How does a computer know the difference between two cats? An image classifier created from a trained neural network, of course! Seriously though, I’ve always figured the realm of machine learning is out of my reach, but some of the tools are becoming more accessible to lay-people. This video was quite reassuring:
Learning About Machine Learning
With a confident attitude I went out searching for some ideas on how to create my own classifier. Luckily I didn’t have to look far. Google’s most basic introductory tutorial happened to fit my problem like a glove. Tensorflow for Poets takes you from nothing to a custom image classifier in less than an hour. It also leaves you with all the tools you need to keep using it with your own images… which is what I did.
The basics of creating the classifier went like this…
I needed pictures of my cats. Lots of them. Like hundreds. So I fired up the picam on the Raspberry Pi to record for a couple minutes while ‘nudging’ each cat in front of the camera in various positions and with different lighting. For this I used the raspivid program that comes with Raspbian. The following command records ten seconds of video:
pre>raspivid -o video.h264 -t 10000
For image extraction, I used ffmpeg and the following command to output an image for every second of video:
ffmpeg -i video.h264 -vf fps=1 out%d.png
The ffmpeg docs have lots of useful snippets. Oh, and ffmpeg can be installed as a command line utility via Homebrew on Mac (brew install ffmpeg).
The images were all in PNG format, and I needed .jpeg for Tensorflow. Luckily, OS X has a built in batch conversion tool right in the Preview app. See OSXDaily for details. After the conversion, the images were sorted into two folders – one for Lola, the other for Maddie.
For the training, I simply repeated step 4 in the Tensorflow for Poets tutorial, but used ‘lola’ and ‘maddie’ pictures instead of roses and daisies. I used 4000 iterations for extra thorough training. The basic command is below.
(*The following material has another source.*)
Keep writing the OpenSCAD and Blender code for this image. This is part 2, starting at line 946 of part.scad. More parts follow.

Of course, instead of flower photos, I obviously had cat photos.
# In Docker python tensorflow/examples/image_retraining/retrain.py \ --bottleneck_dir=/tf_files/bottlenecks \ --model_dir=/tf_files/inception \ --output_graph=/tf_files/retrained_graph.pb \ --output_labels=/tf_files/retrained_labels.txt \ --image_dir /tf_files/flower_photos
The main output of this training is the model file (retrained_graph.pb), and the accompanying labels file (retrained_labels.txt). These are the files used in the program that will examine new pictures of my cats and determine which one is which (if any cats are present at all).
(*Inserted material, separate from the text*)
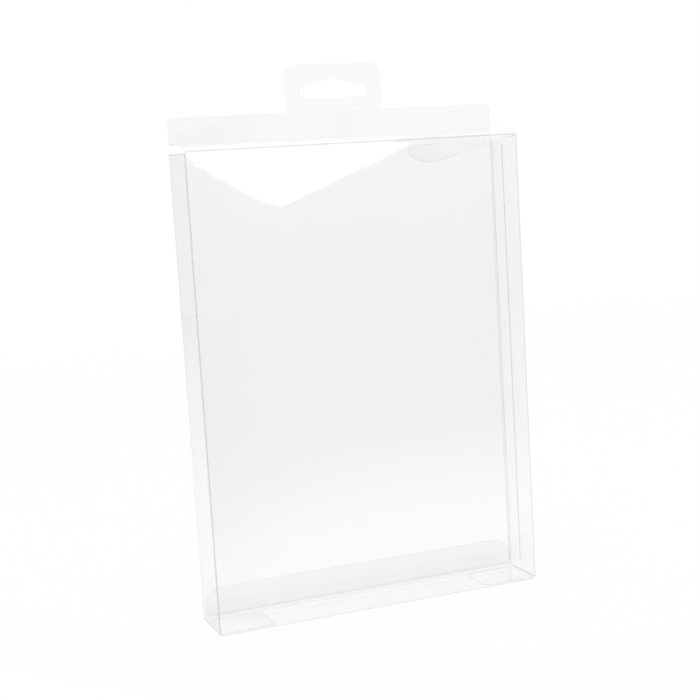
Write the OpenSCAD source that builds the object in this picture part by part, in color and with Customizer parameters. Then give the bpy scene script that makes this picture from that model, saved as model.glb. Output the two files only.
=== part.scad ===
// Clear folding box with a hang tab: one die-cut, creased and glued sheet of clear film.
// Millimetres. The origin is at the centre of the base, +X is to the right, +Y to the back and +Z up.

/* [Box] */
// Outside width of the box
box_w = 150; // [120:1:200]
// Outside depth of the box
box_d = 24.5; // [20:0.5:40]
// Height of the front panel, from the base to its top fold
box_h = 201; // [120:1:260]
// How far the side panels' top folds lie below the front panel's top fold
side_drop = 0.8; // [0.4:0.1:2]

/* [Film] */
// Thickness of the clear film
film_t = 0.3; // [0.2:0.05:0.5]
// Inside radius of a creased fold
fold_r = 0.3; // [0.2:0.05:0.6]
// Gap in a crease between two panels that turn on each other, beyond half the film's thickness
crease_clear = 0.1; // [0.1:0.05:0.3]

/* [Glue flap] */
// Width of the glue flap, from the back of the box
glue_w = 11; // [6:0.5:15]
// Slope of the glue flap's two ends, in degrees
glue_end_slope = 14; // [5:1:30]
// Height of the glue flap's lower end at its fold
glue_foot = 3.1; // [2.5:0.1:8]
// Distance from the back of the box to the free rear edge of the right side panel
lap_setback = 0.9; // [0.9:0.1:2]

/* [Header] */
// Height of the header's root crease above the front panel's top fold
header_rise = 3; // [1:0.5:4]
// Slope at which the top panel leaves the front panel's top fold, in degrees
crown_slope = 21; // [18:1:35]
// Height of the header above its root crease
header_h = 11; // [8:0.5:25]
// Radius of the header's top corners
header_corner_r = 2; // [1:0.25:4]

/* [Hang tab] */
// Width of the hang tab
tab_w = 44; // [38:1:60]
// Height of the hang tab above the header
tab_h = 20; // [18:0.5:30]
// Radius of the tab's top corners
tab_corner_r = 4.5; // [2:0.5:8]
// Radius of the small fillets where the tab meets the header
tab_root_r = 1; // [0.5:0.25:2]
// Width of the hang slot
slot_w = 32; // [24:0.5:34]
// Height of the hang slot at its peak
slot_h = 8.5; // [8:0.25:10]
// Height of the slot's two round ends
slot_end_h = 4.8; // [4.5:0.1:6]
// Radius of the slot's peak
slot_peak_r = 4; // [3:0.25:4]
// Height of the slot's straight lower edge above the header's top edge
slot_foot = 5.5; // [4:0.5:7]

/* [Top dust flaps] */
// Length of a top dust flap
top_dust_l = 45; // [20:1:50]
// Droop of a top dust flap below level, in degrees
top_dust_droop = 8.5; // [0:0.5:15]
// Radius of a top dust flap's corners
top_dust_r = 8.5; // [2:0.5:9]

/* [Bottom dust flaps] */
// Length of a bottom dust flap
bottom_dust_l = 24.5; // [15:0.5:40]
// Radius of a bottom dust flap's corners
bottom_dust_r = 2; // [1:0.5:6]

/* [Bottom lid] */
// Inside radius of the bend at the lid's rear
lid_bend_r = 1.8; // [1.5:0.1:3]
// Height of the tuck flap's top edge above the base
tuck_top = 14.2; // [12:0.1:20]
// Radius of the tuck flap's top corners
tuck_corner_r = 8; // [2:0.5:9]

/* [Clearances] */
// Gap between the tuck flap and the back panel
tuck_clear = 1.2; // [1.2:0.1:2]
// Gap between the lid and what lies on it
lid_clear = 0.3; // [0.3:0.05:0.6]
// Gap between the lid's ends and the glue flap
side_clear = 0.3; // [0.3:0.05:1]
// Gap between a dust flap's edges and the front and back panels
dust_clear = 0.5; // [0.3:0.1:1]

/* [Hidden] */
film_color = [0.9, 0.93, 0.95, 0.45];
flap_color = [0.78, 0.86, 0.92, 0.45];
$fn = 96;
crown_fn = 720;
// How far the hang slot's straight slopes run inside its round ends and peak, so that they cross
slope_lap = 0.005;

half_w = box_w / 2;
half_d = box_d / 2;
bend_r = fold_r + film_t;
crease_gap = film_t / 2 + crease_clear;
panel_half = half_w - bend_r;
lap_x = half_w - film_t;
glue_x = lap_x - film_t;

lid_half = glue_x - side_clear;
side_bottom = film_t + lid_clear;
side_top = box_h - side_drop;
wall_bottom = side_bottom + bend_r;
wall_top = side_top - bend_r;

header_root = box_h + header_rise;
header_top = header_root + header_h;
ply_front = half_d - 2 * film_t;
ply_foot = header_root - 2 * film_t;

lid_axis = [-half_d + film_t / 2, film_t / 2];
tuck_back = half_d - film_t - tuck_clear;
tuck_front = tuck_back - film_t;
bend_y = tuck_front - lid_bend_r;
bend_z = film_t + lid_bend_r;
tuck_axis = [tuck_back - film_t / 2, bend_z + crease_gap / 2];
tuck_root = bend_z + crease_gap;

dust_front = -half_d + film_t + dust_clear;
dust_back = half_d - film_t - dust_clear;

// Direction in the plane at an angle in degrees
function heading(a) = [cos(a), sin(a)];

// Part of a flat ring about the origin, from angle a0 to angle a1, less than half a turn
module ring_sector(r_in, r_out, a0, a1) {
    reach = 2 * r_out;
    intersection() {
        difference() {
            circle(r_out);
            circle(r_in);
        }
        polygon([[0, 0], reach * heading(a0), reach * heading((a0 + a1) / 2), reach * heading(a1)]);
    }
}

// Crease of a fold that starts at angle a0, seen along the crease
module fold(centre, a0, a1) {
    translate(centre) ring_sector(fold_r, bend_r, a0, a1);
}

// Plate as wide as w that stands on y = 0 and has its two top corners rounded
module round_top(w, h, r) {
    intersection() {
        translate([-w / 2, 0]) square([w, h]);
        union() {
            translate([-w / 2, -r]) square([w, h]);
            translate([-w / 2 + r, 0]) square([w - 2 * r, h]);
            for (side = [-1, 1]) {
                translate([side * (w / 2 - r), h - r]) circle(r);
            }
        }
    }
}

// Extrudes a profile drawn in Y and Z along X, to both sides of the middle
module along_x(half) {
    rotate([90, 0, 90]) linear_extrude(2 * half, center = true) children();
}

// Extrudes an outline drawn in X and Z by one film thickness, with its rear face at y
module film_at(y) {
    translate([0, y, 0]) rotate([90, 0, 0]) linear_extrude(film_t) children();
}

// Section of the wrapped walls, seen from above: front, left side, back and right side
module wall_section() {
    translate([-panel_half, -half_d]) square([2 * panel_half, film_t]);
    translate([-half_w, -half_d + bend_r]) square([film_t, box_d - 2 * bend_r]);
    translate([-panel_half, half_d - film_t]) square([panel_half + lap_x - bend_r, film_t]);
    translate([lap_x, -half_d + bend_r]) square([film_t, box_d - bend_r - lap_setback]);
    fold([-panel_half, -half_d + bend_r], 180, 270);
    fold([panel_half, -half_d + bend_r], 270, 360);
    fold([-panel_half, half_d - bend_r], 90, 180);
}

// Glue flap: folded off the back panel and bonded to the inside of the right side
module glue_flap() {
    fold_y = half_d - bend_r;
    free_y = half_d - glue_w;
    slant = (fold_y - free_y) * tan(glue_end_slope);
    glue_top = wall_top - film_t;
    translate([glue_x, 0, 0]) rotate([90, 0, 90]) linear_extrude(film_t) polygon([
        [fold_y, glue_foot],
        [fold_y, glue_top],
        [free_y, glue_top - slant],
        [free_y, glue_foot + slant]
    ]);
    translate([0, 0, glue_foot]) linear_extrude(glue_top - glue_foot) {
        fold([lap_x - bend_r, fold_y], 0, 90);
    }
}

// Profile of the front panel and of the arched top panel, which ends inside the header's front ply
module front_and_top_profile() {
    front_foot = lid_axis[1] + crease_gap;
    fold_foot = box_h - bend_r;
    fold_centre = [-half_d + bend_r, fold_foot];
    leave_angle = 90 + crown_slope;
    leave = fold_centre + bend_r * heading(leave_angle);
    chord = [ply_front, header_root] - leave;
    crown_sweep = 2 * (crown_slope - atan2(chord[1], chord[0]));
    crown_r = norm(chord) / (2 * sin(crown_sweep / 2));
    crown_centre = leave - crown_r * heading(leave_angle);
    ply_middle = ply_front + film_t / 2;

    translate([-half_d, front_foot]) square([film_t, fold_foot - front_foot]);
    fold(fold_centre, leave_angle, 180);
    intersection() {
        translate(crown_centre) {
            ring_sector(crown_r - film_t, crown_r, leave_angle - 2 * crown_sweep, leave_angle, $fn = crown_fn);
        }
        translate([-half_d, fold_foot]) square([half_d + ply_middle, header_top - fold_foot]);
    }
}

// Outline of the header's plies without the tab
module header_outline(foot) {
    translate([0, foot]) round_top(2 * panel_half, header_top - foot, header_corner_r);
}

// Hang slot: a straight lower edge, round ends and a round peak joined by straight slopes
module slot_outline() {
    end_r = slot_end_h / 2;
    end_c = [slot_w / 2 - end_r, end_r];
    peak_c = [0, slot_h - slot_peak_r];
    span = peak_c - end_c;
    normal = heading(atan2(span[1], span[0]) - acos((end_r - slot_peak_r) / norm(span)));
    low = end_c + (end_r - slope_lap) * normal;
    high = peak_c + (slot_peak_r - slope_lap) * normal;
    polygon([[-end_c[0], 0], [end_c[0], 0], low, high, [-high[0], high[1]], [-low[0], low[1]]]);
    translate(end_c) circle(end_r);
    translate([-end_c[0], end_c[1]]) circle(end_r);
    translate(peak_c) circle(slot_peak_r);
}

// Small fillets between the tab's sides and the header's top edge
module tab_fillets() {
    for (side = [-1, 1]) {
        difference() {
            translate([side * (tab_w + tab_root_r) / 2, tab_root_r / 2]) square(tab_root_r, center = true);
            translate([side * (tab_w / 2 + tab_root_r), tab_root_r]) circle(tab_root_r);
        }
    }
}

// Back panel carried up above the side panels, as the header's rear ply with the hang tab
module hanging_ply() {
    film_at(half_d) difference() {
        union() {
            header_outline(wall_top);
            translate([0, header_top]) {
                tab_fillets();
                translate([0, -tab_root_r]) round_top(tab_w, tab_h + tab_root_r, tab_corner_r);
            }
        }
        translate([0, header_top + slot_foot]) slot_outline();
    }
}

// Header's front ply, bonded to the rear one
module front_ply() {
    film_at(half_d - film_t) header_outline(ply_foot);
}

// Outline of a dust flap, seen from above: it leaves the right side panel and points to the middle
module dust_outline(l, front, back, r) {
    w = back - front;
    translate([panel_half, (front + back) / 2]) rotate(90) round_top(w, l, r);
    translate([panel_half, front]) square([bend_r, w]);
}

// Top dust flap on the right: it droops, for nothing holds it up
module top_dust_flap() {
    centre = [panel_half, wall_top];
    flat_l = top_dust_l / cos(top_dust_droop);
    intersection() {
        translate([0, dust_back, 0]) rotate([90, 0, 0]) linear_extrude(dust_back - dust_front) {
            fold(centre, 0, 90 + top_dust_droop);
            translate(centre) rotate(top_dust_droop) translate([-flat_l, fold_r]) square([flat_l, film_t]);
        }
        translate([0, 0, side_top - box_h / 2]) linear_extrude(box_h) {
            dust_outline(top_dust_l, dust_front, dust_back, top_dust_r);
        }
    }
}

// Bottom dust flap on the right: it lies on the lid, in front of the lid's rear bend
module bottom_dust_flap() {
    translate([0, 0, side_bottom]) linear_extrude(film_t) {
        difference() {
            dust_outline(bottom_dust_l, dust_front, bend_y, bottom_dust_r);
            translate([panel_half, -half_d]) square([bend_r, box_d]);
        }
    }
    translate([0, bend_y, 0]) rotate([90, 0, 0]) linear_extrude(bend_y - dust_front) {
        fold([panel_half, wall_bottom], 270, 360);
    }
}

// All of the sheet that stays put
module sleeve() {
    color(film_color) {
        translate([0, 0, wall_bottom]) linear_extrude(wall_top - wall_bottom) wall_section();
        along_x(panel_half) front_and_top_profile();
        film_at(half_d) translate([-panel_half, 0]) square([panel_half + lap_x - bend_r, wall_top]);
        glue_flap();
        hanging_ply();
        front_ply();
        for (side = [0, 1]) {
            mirror([side, 0, 0]) top_dust_flap();
            mirror([side, 0, 0]) bottom_dust_flap();
        }
    }
}

// Bottom panel: flat on the base, with a round bend up to the tuck flap's crease
module bottom_lid() {
    lid_front = lid_axis[0] + crease_gap;
    color(flap_color) along_x(lid_half) {
        translate([lid_front, 0]) square([bend_y - lid_front, film_t]);
        translate([bend_y, bend_z]) ring_sector(lid_bend_r, lid_bend_r + film_t, 270, 360);
    }
}

// Tuck flap: stands in front of the back panel, on the lid's rear crease
module tuck_flap() {
    color(flap_color) film_at(tuck_back) {
        translate([0, tuck_root]) round_top(2 * lid_half, tuck_top - tuck_root, tuck_corner_r);
    }
}

sleeve();
bottom_lid();
tuck_flap();
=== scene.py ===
import math
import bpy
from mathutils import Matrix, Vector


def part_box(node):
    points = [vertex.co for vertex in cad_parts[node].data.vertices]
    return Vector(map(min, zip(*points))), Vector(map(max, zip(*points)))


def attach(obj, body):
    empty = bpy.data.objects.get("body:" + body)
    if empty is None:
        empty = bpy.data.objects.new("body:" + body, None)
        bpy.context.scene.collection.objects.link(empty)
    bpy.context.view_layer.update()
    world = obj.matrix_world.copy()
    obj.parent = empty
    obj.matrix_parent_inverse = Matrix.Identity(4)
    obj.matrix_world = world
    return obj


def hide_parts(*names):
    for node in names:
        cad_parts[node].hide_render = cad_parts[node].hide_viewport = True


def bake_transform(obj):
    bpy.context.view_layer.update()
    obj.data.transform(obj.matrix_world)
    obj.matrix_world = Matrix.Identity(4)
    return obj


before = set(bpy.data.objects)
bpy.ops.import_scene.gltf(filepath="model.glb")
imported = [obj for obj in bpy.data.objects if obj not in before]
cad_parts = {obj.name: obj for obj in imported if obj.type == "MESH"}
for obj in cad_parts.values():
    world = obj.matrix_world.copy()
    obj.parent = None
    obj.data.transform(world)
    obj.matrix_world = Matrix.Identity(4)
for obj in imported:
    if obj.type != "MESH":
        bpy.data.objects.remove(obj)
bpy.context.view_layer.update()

from types import SimpleNamespace

import bmesh
import bpy
from bpy.props import FloatProperty, FloatVectorProperty, PointerProperty
from mathutils import Matrix, Vector, noise

bl_info = {
    "name": "Clear Folding Box",
    "version": (1, 0, 0),
    "blender": (4, 5, 0),
    "location": "View3D > Sidebar > Folding Box",
    "description": "Builds a clear film box with a hang tab from one creased sheet",
    "category": "Add Mesh",
}

MM = 0.001
SLEEVE_LOW, SLEEVE_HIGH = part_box("sleeve")
_, LID_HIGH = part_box("bottom_lid")
TUCK_LOW, TUCK_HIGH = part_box("tuck_flap")

# Kinds of face on the sheet's middle surface.
# Each kind has one material for its outer side, one for its inner side and one for its rim.
SIDE_KINDS = 11
(
    FILM, CREASE, SOFT_CREASE, BONDED, LAPPED, JOINED,
    WORKED, SCUFFED, DROOPING, PRESSED, RESTING,
) = range(SIDE_KINDS)

FOLD_STEPS = 6
CORNER_STEPS = 8
CROWN_STEPS = 12
SUPPORT = 0.4 * MM
WELD = 0.001 * MM
SAME_STOP = 0.02 * MM

# Distances between the rows of faces on the broad panels, the narrow ones and the glue flap.
BROAD_STEP = 4 * MM
NARROW_STEP = 3 * MM
GLUE_STEP = 2.5 * MM

# Lengths over which the film's soft waves change, and where the header is free to lean.
WALL_RIPPLE = 60 * MM
HEADER_RIPPLE = 30 * MM
FLAP_RIPPLE = 18 * MM
HEADER_FREE = 9 * MM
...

Finally, I could take the label_image.py script from Step 5 of the tutorial, and use that to analyze new photos of my cats and tell me the confidence of Lola or Maddie being present in the image. All this runs from inside the original Docker image like so:
curl -L https://goo.gl/tx3dqg > $HOME/tf_files/label_image.py docker run -it -v $HOME/tf_files:/tf_files gcr.io/tensorflow/tensorflow:latest-devel python /tf_files/label_image.py /tf_files/new_lola_pic.jpg
Notice in the last line I used a picture of lola instead of a daisy. The output was something like:
lola (score = 0.99138) maddie (score = 0.35342)
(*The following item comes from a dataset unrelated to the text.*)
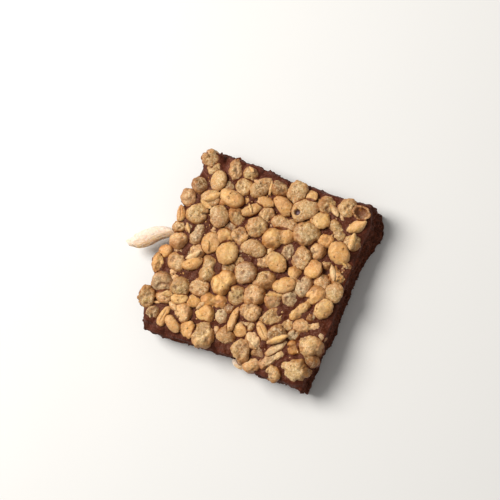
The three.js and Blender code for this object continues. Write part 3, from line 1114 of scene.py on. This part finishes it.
def grain_look():
    look = Look("puffed_grain")
    look.colour = look.mark("tone", "Color")
    look.tint((0.92, 0.71, 0.37), look.noise(2.4, 1), 0.45, 0.75, 0.3)  # golden patches
    look.tint((0.78, 0.49, 0.23), look.noise(1.2, 2), 0.48, 0.7, 0.45)  # rusty ones
    look.tint((0.89, 0.71, 0.57), look.noise(1.8, 1), 0.45, 0.75, 0.25)  # pink ones
    # paler skin and painted highlight on shoulders and rims
    look.lay(look.times(look.mark("edge"), 0.6), (0.98, 0.84, 0.62))
    sandy = look.mark("sandy")
    pale = look.times(look.spread(look.noise(0.45, 4, 0.85), 0.48, 0.6, 0.0, 0.75), sandy)
    look.lay(pale, (0.96, 0.86, 0.69))
    patchy = look.spread(look.noise(1.3, 3), 0.4, 0.6)
    dark = look.times(look.spread(look.noise(0.3, 3, 0.85), 0.54, 0.38), sandy)
    dark = look.times(dark, look.spread(patchy, 0.0, 1.0, 0.6, 1.0))
    look.lay(dark, (0.69, 0.65, 0.58), "MULTIPLY")
    pits = look.times(look.spread(look.noise(0.5, 3, 0.7), 0.4, 0.3), patchy)
    look.lay(pits, (0.58, 0.47, 0.36), "MULTIPLY")
    # painted shade in creases, holes and hollows
    crease = look.mark("crease")
    look.tint((0.42, 0.24, 0.13), crease, 0.1, 1.0, 0.85)
    look.tint((0.36, 0.26, 0.30), crease, 1.1, 1.5)  # painted shade in the dent that stands for the hole right through a disc
    # painted shade and chocolate on the grains' low parts, cracks and rims
    stain = look.mark("stain")
    look.tint((0.62, 0.375, 0.155), stain, 0.0, 0.55)  # browned skin and painted shade
    look.tint((0.38, 0.155, 0.045), stain, 0.45, 1.0)  # chocolate on it, and deeper painted shade
    look.gloss(0.5, (1.0, 0.85, 0.68))
    look.glow(0.08, (1.1, 0.45, 0.15))
    roughness = look.spread(look.noise(0.5), 0.3, 0.7, 0.3, 0.6)
    fine = look.bump(look.noise(0.32, 3, 0.7), 0.1)
    return look.finish(roughness, look.bump(look.noise(0.8, 2), 0.16, 1.0, fine))


def chocolate_look():
    look = Look("chocolate")
    cloudy = look.spread(look.noise(2.4, 4), 0.35, 0.65)
    crumbly = look.spread(look.noise(0.6, 4), 0.4, 0.62)
    smooth = look.mixed(cloudy, (0.27, 0.105, 0.04), (0.41, 0.205, 0.145))
    torn = look.mixed(crumbly, (0.26, 0.10, 0.04), (0.40, 0.185, 0.10))
    broken = look.mark("broken")
    look.colour = look.mixed(broken, smooth, torn)
    gap = look.mark("gap")
    # painted shade on the top at the grains' feet
    foot_shade = look.times(look.spread(gap, 0.35, 0.05, 0.0, 0.8), look.spread(broken, 0.5, 0.0))
    look.lay(foot_shade, (0.33, 0.135, 0.045))
    look.tint((0.16, 0.06, 0.03), look.noise(0.4, 4, 0.75), 0.5, 0.35, 0.75)
    look.tint((0.58, 0.37, 0.30), look.noise(0.24, 2), 0.58, 0.7, 0.5)  # pale dust, which also stands in as painted glints
    worn = look.spread(broken, 0.0, 0.3, 0.0, 0.5)
    roughness = look.sum(look.spread(look.noise(1.0, 3), 0.35, 0.65, 0.25, 0.45), worn)
    open_top = look.spread(gap, 0.4, 1.4, 0.4, 1.0)
    fine = look.bump(look.noise(0.25, 3, 0.75), 0.2, open_top)
    look.gloss(0.25, (1.0, 0.7, 0.55))
    return look.finish(roughness, look.bump(look.noise(0.6, 4), 0.2, 0.9, fine))


def rice_look():
    look = Look("puffed_rice")
    # toasted colour and painted shade towards one side
    look.colour = look.mixed(look.mark("toast_and_shade"), (0.95, 0.87, 0.79), (0.94, 0.78, 0.57))
    look.tint((0.90, 0.73, 0.62), look.noise(1.0, 4), 0.5, 0.7, 0.6)
    look.tint((0.98, 0.94, 0.89), look.noise(0.35, 4, 0.7), 0.5, 0.62, 0.7)
    look.tint((0.60, 0.45, 0.39), look.noise(0.25, 3, 0.75), 0.4, 0.3, 0.8)
    # painted shade in the pits
    look.tint((0.62, 0.48, 0.40), look.mark("crease"), 0.2, 1.0, 0.6)
    look.glow(0.3, (1.0, 0.7, 0.5))
    roughness = look.spread(look.noise(0.5), 0.3, 0.7, 0.6, 0.85)
    fine = look.bump(look.noise(0.2, 3, 0.7), 0.08)
    return look.finish(roughness, look.bump(look.noise(0.6, 3), 0.1, 0.8, fine))


def floor_look():
    look = Look("floor")
    look.colour = look.mixed(look.noise(60.0), (0.925, 0.925, 0.92), (0.935, 0.935, 0.93))
    roughness = look.spread(look.noise(20.0), 0.3, 0.7, 0.55, 0.65)
    return look.finish(roughness, look.bump(look.noise(1.5), 0.01, 0.2))


# ---- Floor, light and camera ----

FLOOR_SIZE = 3000.0
KEY_FROM = (-0.85, 0.12, 1.0)
KEY_DISTANCE = 450.0
KEY_SIZE = 280.0
KEY_WATTS = 2.42
KEY_COLOUR = (1.0, 0.97, 0.93)
SKY = 0.27
SKY_COLOUR = (1.0, 0.98, 0.95, 1)


def make_floor():
    corners = np.array([(-1, -1, 0), (1, -1, 0), (1, 1, 0), (-1, 1, 0)]) * FLOOR_SIZE / 2
    mesh = new_mesh("floor", corners, [(0, 1, 2, 3)])
    mesh.materials.append(floor_look())
    new_object("floor", mesh)


def make_lights():
    towards = Vector(KEY_FROM).normalized()
    lamp = bpy.data.lights.new("key", "AREA")
    lamp.shape = "DISK"
    lamp.size = KEY_SIZE * MM
    lamp.energy = KEY_WATTS
    lamp.color = KEY_COLOUR
    key = new_object("key", lamp)
    key.location = towards * KEY_DISTANCE * MM
    key.rotation_euler = towards.to_track_quat("Z", "Y").to_euler()
    world = bpy.data.worlds.new("studio")
    world.use_nodes = True
    background = world.node_tree.nodes["Background"].inputs
    background["Color"].default_value = SKY_COLOUR
    background["Strength"].default_value = SKY
    bpy.context.scene.world = world


# The camera looks almost straight down, from a little to the right side and the front.
LEAN_RIGHT = math.radians(13)
LEAN_FRONT = math.radians(4)
ROLL = math.radians(21)
AIM = (-2.8, 2.8, 5.0)
CAMERA_DISTANCE = 244.4
CLIP_START = 5.0
FOCAL_LENGTH = 100.0


def make_camera():
    side = math.sin(LEAN_RIGHT)
    front = -math.sin(LEAN_FRONT)
    back = Vector((side, front, math.sqrt(1 - side**2 - front**2)))
    up = Vector((-math.sin(ROLL), math.cos(ROLL), 0))
    right = up.cross(back).normalized()
    lens = bpy.data.cameras.new("camera")
    lens.lens = FOCAL_LENGTH
    lens.clip_start = CLIP_START * MM
    camera = new_object("camera", lens)
    turn = Matrix((right, back.cross(right), back)).transposed()
    place = (Vector(AIM) + back * CAMERA_DISTANCE) * MM
    camera.matrix_world = Matrix.LocRotScale(place, turn.to_quaternion(), None)
    bpy.context.scene.camera = camera


looks_rng = np.random.default_rng(LOOKS_SEED)
layer_grains = lay_grains()
finish_grains(layer_grains, looks_rng)
low_grains = lay_low_grains(layer_grains, looks_rng)
grain_material = grain_look()
chocolate_material = chocolate_look()
all_grains = layer_grains + low_grains
chocolate = make_chocolate(all_grains, chocolate_material)
top_pieces = [chocolate]
for kind in SHAPES:
    same = [grain for grain in layer_grains if grain.kind == kind]
    name = f"{kind}_grains"
    top_pieces.append(make_grains(name, same, all_grains, grain_material, looks_rng))
low_piece = make_grains("low_grains", low_grains, all_grains, grain_material, looks_rng, LOW_STEPS)
top_pieces.append(low_piece)
husks = lay_husks(top_pieces, looks_rng)
make_grains("husks", husks, [], grain_material, looks_rng, LOW_STEPS)
make_grain_crumbs(top_pieces, grain_material, looks_rng)
make_chocolate_crumbs(chocolate, chocolate_material, looks_rng)
rice_material = rice_look()
make_rice("long_rice_grain", LONG_RICE, rice_material, looks_rng)
make_rice("short_rice_grain", SHORT_RICE, rice_material, looks_rng)
make_floor()
make_lights()
make_camera()
bpy.context.scene.view_settings.view_transform = "Standard"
Even though Maddie was not in the picture, the confidence was pretty high. I’m guessing because Maddie is a nearly solid black cat, any dark mass in the photo may appear to the model as Maddie. Luckily, if Maddie actually is in the photo, the confidence is much higher. Here’s a score with Maddie, but no Lola:
lola (score = 0.01483) maddie (score = 0.99683)
Good Job, computer!